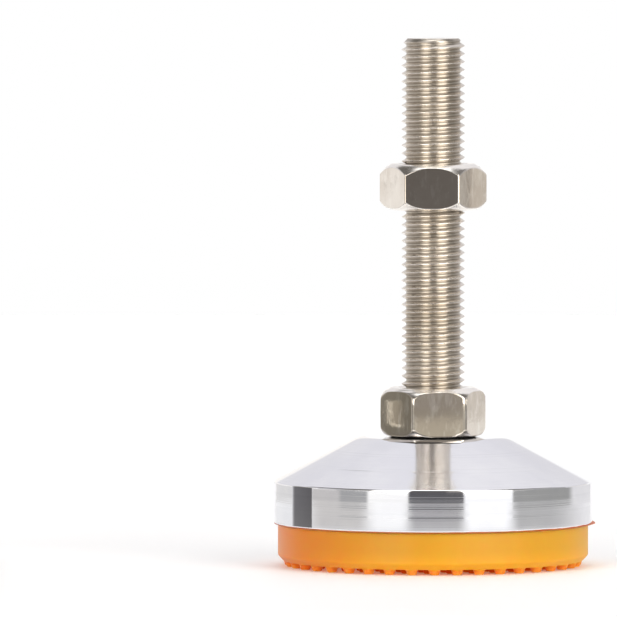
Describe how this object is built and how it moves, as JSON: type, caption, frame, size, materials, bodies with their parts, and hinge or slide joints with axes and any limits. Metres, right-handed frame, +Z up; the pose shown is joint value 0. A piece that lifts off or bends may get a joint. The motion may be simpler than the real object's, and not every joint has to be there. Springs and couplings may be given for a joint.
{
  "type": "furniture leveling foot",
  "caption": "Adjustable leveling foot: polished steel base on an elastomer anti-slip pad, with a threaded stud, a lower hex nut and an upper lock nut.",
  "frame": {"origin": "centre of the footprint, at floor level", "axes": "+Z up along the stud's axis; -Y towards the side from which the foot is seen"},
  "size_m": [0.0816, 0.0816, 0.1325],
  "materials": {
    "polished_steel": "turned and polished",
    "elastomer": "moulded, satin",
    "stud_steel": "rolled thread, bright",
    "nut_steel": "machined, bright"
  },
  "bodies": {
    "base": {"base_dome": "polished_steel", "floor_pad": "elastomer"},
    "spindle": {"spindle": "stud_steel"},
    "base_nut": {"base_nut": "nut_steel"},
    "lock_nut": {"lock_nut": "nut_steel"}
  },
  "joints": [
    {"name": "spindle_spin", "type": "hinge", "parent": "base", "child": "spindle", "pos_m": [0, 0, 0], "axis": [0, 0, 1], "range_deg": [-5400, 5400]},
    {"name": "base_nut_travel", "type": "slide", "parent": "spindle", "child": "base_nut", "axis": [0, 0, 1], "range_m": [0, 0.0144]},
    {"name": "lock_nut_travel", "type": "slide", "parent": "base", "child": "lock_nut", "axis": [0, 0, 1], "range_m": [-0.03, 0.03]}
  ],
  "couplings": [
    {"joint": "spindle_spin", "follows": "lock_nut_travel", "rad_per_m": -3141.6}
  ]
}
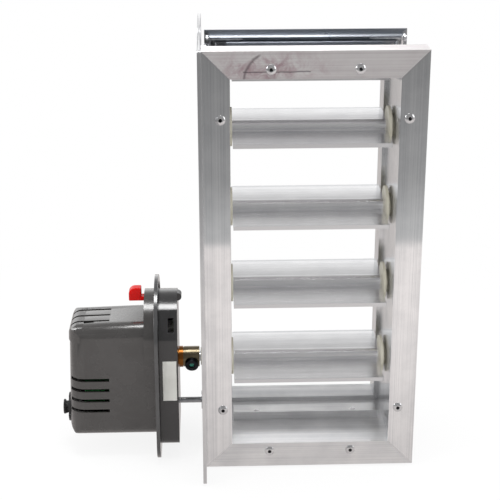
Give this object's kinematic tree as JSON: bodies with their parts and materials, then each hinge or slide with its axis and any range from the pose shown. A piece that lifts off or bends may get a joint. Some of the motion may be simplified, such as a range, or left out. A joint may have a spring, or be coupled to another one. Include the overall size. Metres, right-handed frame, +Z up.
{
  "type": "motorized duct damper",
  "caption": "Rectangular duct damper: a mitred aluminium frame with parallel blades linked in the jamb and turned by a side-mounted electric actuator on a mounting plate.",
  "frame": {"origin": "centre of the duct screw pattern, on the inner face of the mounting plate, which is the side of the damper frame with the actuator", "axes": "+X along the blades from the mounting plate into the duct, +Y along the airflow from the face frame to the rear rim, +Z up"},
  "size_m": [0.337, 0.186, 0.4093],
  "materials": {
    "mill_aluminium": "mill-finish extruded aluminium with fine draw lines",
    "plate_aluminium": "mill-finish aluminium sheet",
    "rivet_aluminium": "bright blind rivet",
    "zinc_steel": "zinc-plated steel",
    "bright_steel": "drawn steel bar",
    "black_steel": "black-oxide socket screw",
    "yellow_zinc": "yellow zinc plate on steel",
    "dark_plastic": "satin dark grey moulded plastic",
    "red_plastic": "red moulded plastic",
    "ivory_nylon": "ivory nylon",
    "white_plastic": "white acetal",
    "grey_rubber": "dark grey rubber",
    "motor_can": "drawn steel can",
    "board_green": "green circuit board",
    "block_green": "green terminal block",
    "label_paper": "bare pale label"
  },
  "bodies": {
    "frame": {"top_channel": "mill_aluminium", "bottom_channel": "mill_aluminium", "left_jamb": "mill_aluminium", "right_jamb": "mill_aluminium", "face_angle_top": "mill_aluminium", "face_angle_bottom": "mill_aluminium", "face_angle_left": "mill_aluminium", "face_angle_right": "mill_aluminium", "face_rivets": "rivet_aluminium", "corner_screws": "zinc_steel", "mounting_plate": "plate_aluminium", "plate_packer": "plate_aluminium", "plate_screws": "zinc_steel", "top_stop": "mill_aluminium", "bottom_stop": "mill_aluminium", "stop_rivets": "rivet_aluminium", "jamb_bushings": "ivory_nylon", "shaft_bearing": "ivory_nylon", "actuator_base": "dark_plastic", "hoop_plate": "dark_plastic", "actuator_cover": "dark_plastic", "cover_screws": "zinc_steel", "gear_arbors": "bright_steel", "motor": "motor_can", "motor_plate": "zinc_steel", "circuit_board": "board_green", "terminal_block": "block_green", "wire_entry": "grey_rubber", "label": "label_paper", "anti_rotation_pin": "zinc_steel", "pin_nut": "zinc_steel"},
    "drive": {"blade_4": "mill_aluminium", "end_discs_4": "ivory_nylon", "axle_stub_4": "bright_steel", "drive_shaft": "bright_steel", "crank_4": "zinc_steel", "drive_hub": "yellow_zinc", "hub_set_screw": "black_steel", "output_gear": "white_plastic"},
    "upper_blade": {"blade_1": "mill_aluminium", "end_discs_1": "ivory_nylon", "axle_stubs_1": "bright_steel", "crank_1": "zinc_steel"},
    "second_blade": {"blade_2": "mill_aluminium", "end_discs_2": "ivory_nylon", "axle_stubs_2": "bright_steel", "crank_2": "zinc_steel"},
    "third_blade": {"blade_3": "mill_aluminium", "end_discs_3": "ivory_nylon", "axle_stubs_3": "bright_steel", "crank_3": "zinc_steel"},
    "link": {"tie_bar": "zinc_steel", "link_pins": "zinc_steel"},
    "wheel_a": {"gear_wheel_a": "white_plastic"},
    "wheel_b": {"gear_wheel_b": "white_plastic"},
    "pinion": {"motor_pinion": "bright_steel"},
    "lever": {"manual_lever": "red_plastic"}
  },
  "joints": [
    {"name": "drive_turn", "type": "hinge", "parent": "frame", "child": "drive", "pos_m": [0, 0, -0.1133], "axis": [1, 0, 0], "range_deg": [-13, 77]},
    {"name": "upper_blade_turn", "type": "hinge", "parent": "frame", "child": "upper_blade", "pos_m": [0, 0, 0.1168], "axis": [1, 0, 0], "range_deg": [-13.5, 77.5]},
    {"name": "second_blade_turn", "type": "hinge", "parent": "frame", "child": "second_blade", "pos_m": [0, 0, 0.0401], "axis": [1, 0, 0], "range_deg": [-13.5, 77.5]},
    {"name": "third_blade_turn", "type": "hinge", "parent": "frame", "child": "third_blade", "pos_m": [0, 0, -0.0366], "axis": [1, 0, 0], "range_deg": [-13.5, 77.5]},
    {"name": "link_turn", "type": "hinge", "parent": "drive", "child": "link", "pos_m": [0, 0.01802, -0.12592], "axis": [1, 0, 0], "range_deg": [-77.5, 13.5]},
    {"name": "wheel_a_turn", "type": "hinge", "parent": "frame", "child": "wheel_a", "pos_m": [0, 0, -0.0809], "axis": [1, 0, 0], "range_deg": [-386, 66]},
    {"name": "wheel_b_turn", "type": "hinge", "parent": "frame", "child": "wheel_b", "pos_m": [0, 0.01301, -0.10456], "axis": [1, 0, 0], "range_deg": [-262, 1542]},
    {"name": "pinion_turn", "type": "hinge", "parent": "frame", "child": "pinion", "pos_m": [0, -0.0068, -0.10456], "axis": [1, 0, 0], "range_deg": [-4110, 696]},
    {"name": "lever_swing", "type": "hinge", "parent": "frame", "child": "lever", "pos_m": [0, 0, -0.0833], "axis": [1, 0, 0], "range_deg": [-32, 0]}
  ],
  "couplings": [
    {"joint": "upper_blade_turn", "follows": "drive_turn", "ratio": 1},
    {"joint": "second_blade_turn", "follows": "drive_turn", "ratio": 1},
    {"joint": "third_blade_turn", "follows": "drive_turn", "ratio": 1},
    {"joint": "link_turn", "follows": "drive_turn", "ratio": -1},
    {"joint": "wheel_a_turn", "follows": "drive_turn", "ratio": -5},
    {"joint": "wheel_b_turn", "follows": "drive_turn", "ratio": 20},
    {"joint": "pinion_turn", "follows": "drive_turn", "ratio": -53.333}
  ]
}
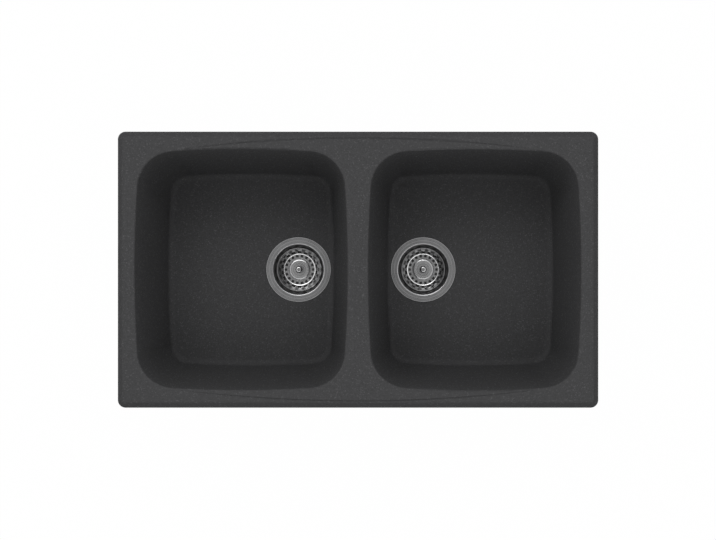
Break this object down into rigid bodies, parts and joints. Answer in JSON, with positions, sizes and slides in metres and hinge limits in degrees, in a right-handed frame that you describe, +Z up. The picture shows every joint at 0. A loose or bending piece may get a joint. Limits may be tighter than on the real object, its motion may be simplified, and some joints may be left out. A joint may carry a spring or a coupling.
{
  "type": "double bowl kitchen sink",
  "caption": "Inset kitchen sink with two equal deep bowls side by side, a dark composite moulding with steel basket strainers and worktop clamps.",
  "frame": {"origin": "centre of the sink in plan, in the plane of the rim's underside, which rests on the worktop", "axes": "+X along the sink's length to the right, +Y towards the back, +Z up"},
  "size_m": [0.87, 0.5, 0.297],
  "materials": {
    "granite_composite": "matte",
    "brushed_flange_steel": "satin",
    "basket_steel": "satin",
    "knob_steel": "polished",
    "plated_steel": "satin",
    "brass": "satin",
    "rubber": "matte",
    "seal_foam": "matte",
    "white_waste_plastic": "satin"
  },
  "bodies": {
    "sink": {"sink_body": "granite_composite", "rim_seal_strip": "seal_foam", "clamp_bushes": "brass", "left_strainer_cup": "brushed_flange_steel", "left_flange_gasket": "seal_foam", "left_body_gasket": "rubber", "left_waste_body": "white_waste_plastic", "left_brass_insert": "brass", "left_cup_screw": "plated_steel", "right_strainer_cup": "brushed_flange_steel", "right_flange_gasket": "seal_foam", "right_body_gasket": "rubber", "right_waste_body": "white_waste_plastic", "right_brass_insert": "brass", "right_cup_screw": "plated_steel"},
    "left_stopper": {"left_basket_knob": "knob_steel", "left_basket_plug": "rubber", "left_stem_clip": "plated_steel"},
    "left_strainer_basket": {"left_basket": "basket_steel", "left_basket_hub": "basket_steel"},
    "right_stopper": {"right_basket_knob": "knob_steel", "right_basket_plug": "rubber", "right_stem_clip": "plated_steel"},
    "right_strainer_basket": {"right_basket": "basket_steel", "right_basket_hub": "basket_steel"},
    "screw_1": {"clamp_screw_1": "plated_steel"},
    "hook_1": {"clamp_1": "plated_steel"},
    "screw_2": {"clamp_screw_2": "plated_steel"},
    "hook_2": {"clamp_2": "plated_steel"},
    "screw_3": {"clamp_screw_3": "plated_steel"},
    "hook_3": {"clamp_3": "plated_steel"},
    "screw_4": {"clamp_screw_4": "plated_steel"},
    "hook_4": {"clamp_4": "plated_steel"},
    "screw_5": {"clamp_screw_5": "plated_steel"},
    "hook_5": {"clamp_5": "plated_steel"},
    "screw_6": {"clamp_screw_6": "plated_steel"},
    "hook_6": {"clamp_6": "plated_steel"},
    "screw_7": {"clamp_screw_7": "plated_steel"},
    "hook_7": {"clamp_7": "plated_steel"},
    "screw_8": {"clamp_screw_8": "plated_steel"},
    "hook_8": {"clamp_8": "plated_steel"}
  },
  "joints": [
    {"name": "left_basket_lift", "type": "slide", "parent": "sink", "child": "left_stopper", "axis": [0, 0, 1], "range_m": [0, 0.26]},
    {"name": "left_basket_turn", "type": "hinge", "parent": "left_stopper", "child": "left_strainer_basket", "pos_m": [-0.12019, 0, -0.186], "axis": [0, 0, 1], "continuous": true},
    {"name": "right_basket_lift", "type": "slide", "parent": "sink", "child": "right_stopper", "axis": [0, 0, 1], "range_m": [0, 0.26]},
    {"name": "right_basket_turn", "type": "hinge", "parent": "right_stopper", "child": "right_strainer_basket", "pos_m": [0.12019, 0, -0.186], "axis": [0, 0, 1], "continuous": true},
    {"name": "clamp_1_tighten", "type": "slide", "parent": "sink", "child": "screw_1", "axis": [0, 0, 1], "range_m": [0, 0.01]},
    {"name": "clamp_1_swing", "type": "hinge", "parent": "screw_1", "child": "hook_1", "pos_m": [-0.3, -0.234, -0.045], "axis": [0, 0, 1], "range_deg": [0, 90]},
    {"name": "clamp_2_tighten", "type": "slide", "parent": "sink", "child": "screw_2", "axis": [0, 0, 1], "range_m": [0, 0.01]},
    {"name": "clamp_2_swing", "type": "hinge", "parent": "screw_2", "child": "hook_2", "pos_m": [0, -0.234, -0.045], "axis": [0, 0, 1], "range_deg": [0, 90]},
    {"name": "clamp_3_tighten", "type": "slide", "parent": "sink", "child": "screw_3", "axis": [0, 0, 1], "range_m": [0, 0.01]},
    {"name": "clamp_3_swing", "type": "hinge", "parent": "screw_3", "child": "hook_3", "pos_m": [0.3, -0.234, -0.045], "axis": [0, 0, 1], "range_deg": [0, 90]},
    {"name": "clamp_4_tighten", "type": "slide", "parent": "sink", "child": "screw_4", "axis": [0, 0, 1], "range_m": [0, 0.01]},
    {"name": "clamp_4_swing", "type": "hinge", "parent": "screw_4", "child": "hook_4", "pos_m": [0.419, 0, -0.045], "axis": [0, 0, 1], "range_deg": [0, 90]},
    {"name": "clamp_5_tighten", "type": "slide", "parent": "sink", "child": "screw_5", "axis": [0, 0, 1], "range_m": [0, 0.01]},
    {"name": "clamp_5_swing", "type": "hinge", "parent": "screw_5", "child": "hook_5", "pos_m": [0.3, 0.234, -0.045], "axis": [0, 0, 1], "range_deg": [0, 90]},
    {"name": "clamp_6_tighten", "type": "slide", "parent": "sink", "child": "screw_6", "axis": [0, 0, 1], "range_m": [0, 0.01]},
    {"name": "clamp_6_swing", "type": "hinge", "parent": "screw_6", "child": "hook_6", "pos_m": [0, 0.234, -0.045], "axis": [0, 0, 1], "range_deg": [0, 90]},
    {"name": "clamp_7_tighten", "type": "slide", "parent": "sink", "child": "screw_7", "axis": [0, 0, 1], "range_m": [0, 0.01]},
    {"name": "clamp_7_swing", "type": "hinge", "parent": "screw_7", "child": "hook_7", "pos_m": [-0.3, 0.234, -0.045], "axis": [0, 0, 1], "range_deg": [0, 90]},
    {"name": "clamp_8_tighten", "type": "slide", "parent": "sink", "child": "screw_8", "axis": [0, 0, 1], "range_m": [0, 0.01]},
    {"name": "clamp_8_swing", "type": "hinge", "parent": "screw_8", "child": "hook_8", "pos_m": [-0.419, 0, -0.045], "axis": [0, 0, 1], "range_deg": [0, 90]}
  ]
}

*Exercise:* Pick out the lines containing the string "from" and show them.

*Answer in full:*
  "frame": {"origin": "centre of the footprint, at floor level", "axes": "+Z up along the stud's axis; -Y towards the side from which the foot is seen"},
Give this object's kinematic tree as JSON: bodies with their parts and materials, then each hinge or slide with its axis and any range from the pose shown. A piece that lifts off or bends may get a joint. Some of the motion may be simplified, such as a range, or left out. A joint may have a spring, or be coupled to another one. Include the overall size. Metres, right-handed frame, +Z up.
  "frame": {"origin": "centre of the duct screw pattern, on the inner face of the mounting plate, which is the side of the damper frame with the actuator", "axes": "+X along the blades from the mounting plate into the duct, +Y along the airflow from the face frame to the rear rim, +Z up"},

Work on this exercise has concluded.